[PROBLEM] Write out the data again in full, exactly as it reads.

[GIVEN MATERIAL]
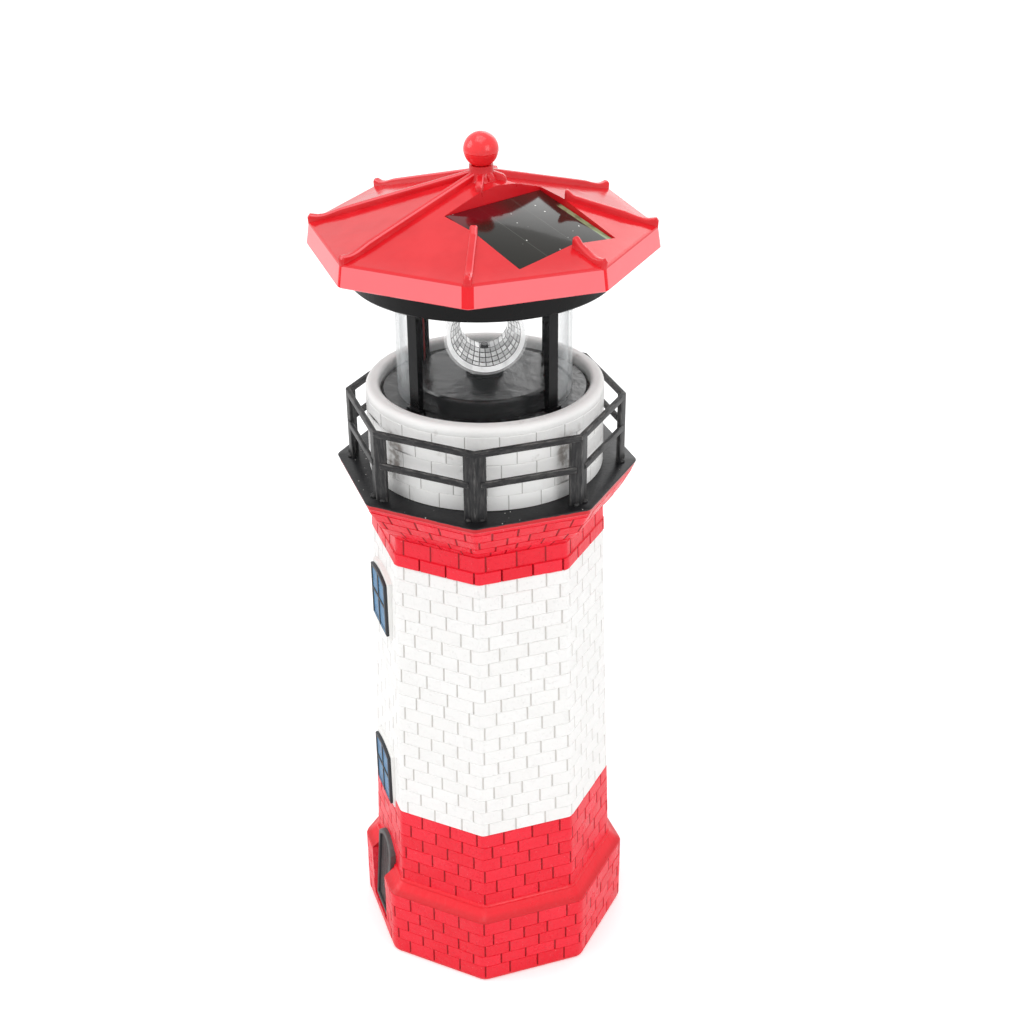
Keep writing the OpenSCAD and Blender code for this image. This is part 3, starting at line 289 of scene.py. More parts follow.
tower = {
    "profile": [  # height, corner radius and rounding
        (28.4, 39.55, 2.4), (156.2, 35.35, 2.4), (156.5, 35.5, 2.6), (158.7, 37.9, 2.2), (161.6, 40.3, 2.2),
        (164.8, 42.2, 2.2), (168.0, 43.9, 2.2), (169.3, 44.4, 2.2)],
    "lowCourses": 6, "whiteBottom": 56.4, "whiteCourses": 20, "whiteTop": 147.2, "redTop": [151.2, 156.2],
    "flareCourse": 3.6, "flareCourses": 4, "side": 28.7,
    "bricks": [(100, 25), (156, 24), (200, 33)],  # below a height, and how many go round
    "seam": 3.5, "stretch": 2.4, "clear": 1.2, "jitter": 0.55, "unevenness": 0.07,
    "steps": [(0.27, 0.2), (0.18, 0.1)], "levelJoint": 0.12,  # each inset and how far it stands up
    "bends": (0.033, 0.022, 0.011, 0.0), "proudCourse": 0.35,
    "bore": [(0, 33.0), (118.1, 30.4), (122.1, 28.5), (200, 28.5)],  # height and radius
}
brickPaint = brickFinish("brickPaint", brickColours)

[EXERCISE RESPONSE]
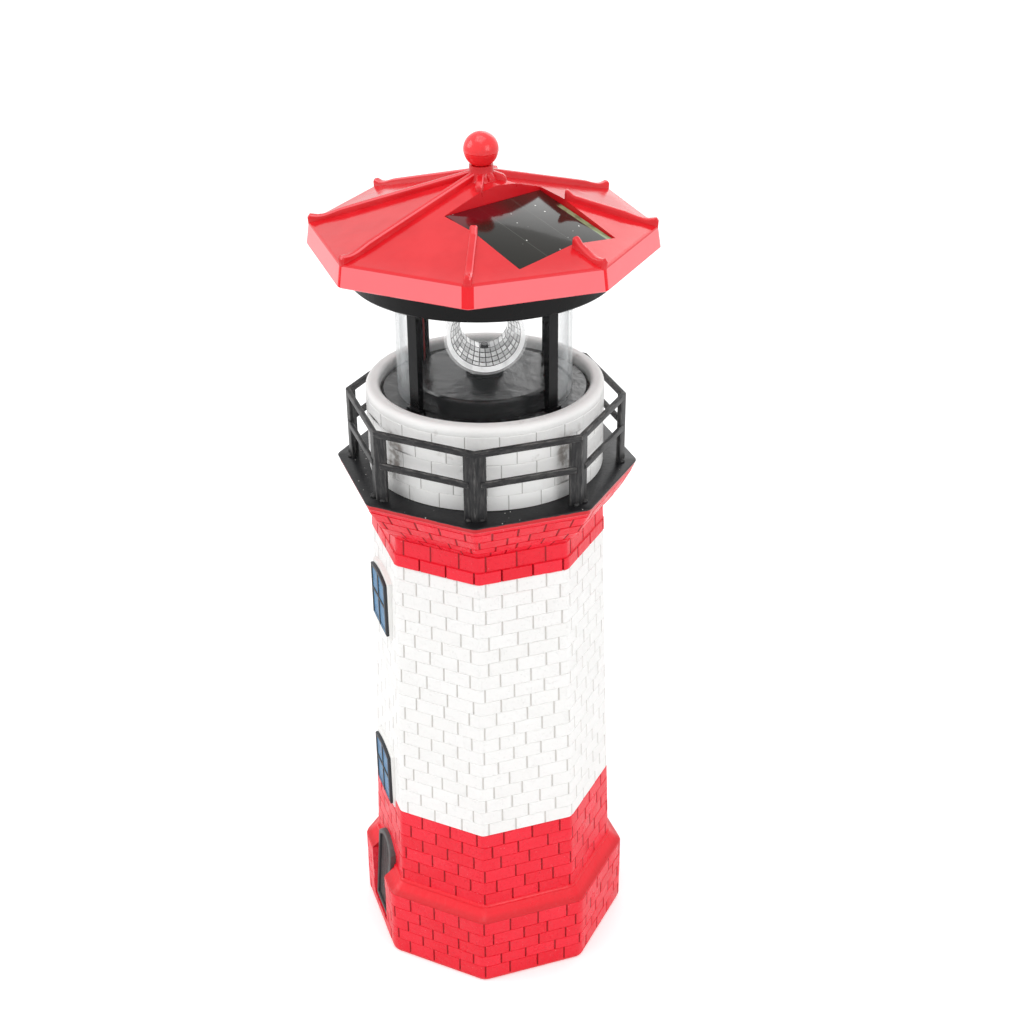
Keep writing the OpenSCAD and Blender code for this image. This is part 3, starting at line 289 of scene.py. More parts follow.
tower = {
    "profile": [  # height, corner radius and rounding
        (28.4, 39.55, 2.4), (156.2, 35.35, 2.4), (156.5, 35.5, 2.6), (158.7, 37.9, 2.2), (161.6, 40.3, 2.2),
        (164.8, 42.2, 2.2), (168.0, 43.9, 2.2), (169.3, 44.4, 2.2)],
    "lowCourses": 6, "whiteBottom": 56.4, "whiteCourses": 20, "whiteTop": 147.2, "redTop": [151.2, 156.2],
    "flareCourse": 3.6, "flareCourses": 4, "side": 28.7,
    "bricks": [(100, 25), (156, 24), (200, 33)],  # below a height, and how many go round
    "seam": 3.5, "stretch": 2.4, "clear": 1.2, "jitter": 0.55, "unevenness": 0.07,
    "steps": [(0.27, 0.2), (0.18, 0.1)], "levelJoint": 0.12,  # each inset and how far it stands up
    "bends": (0.033, 0.022, 0.011, 0.0), "proudCourse": 0.35,
    "bore": [(0, 33.0), (118.1, 30.4), (122.1, 28.5), (200, 28.5)],  # height and radius
}
brickPaint = brickFinish("brickPaint", brickColours)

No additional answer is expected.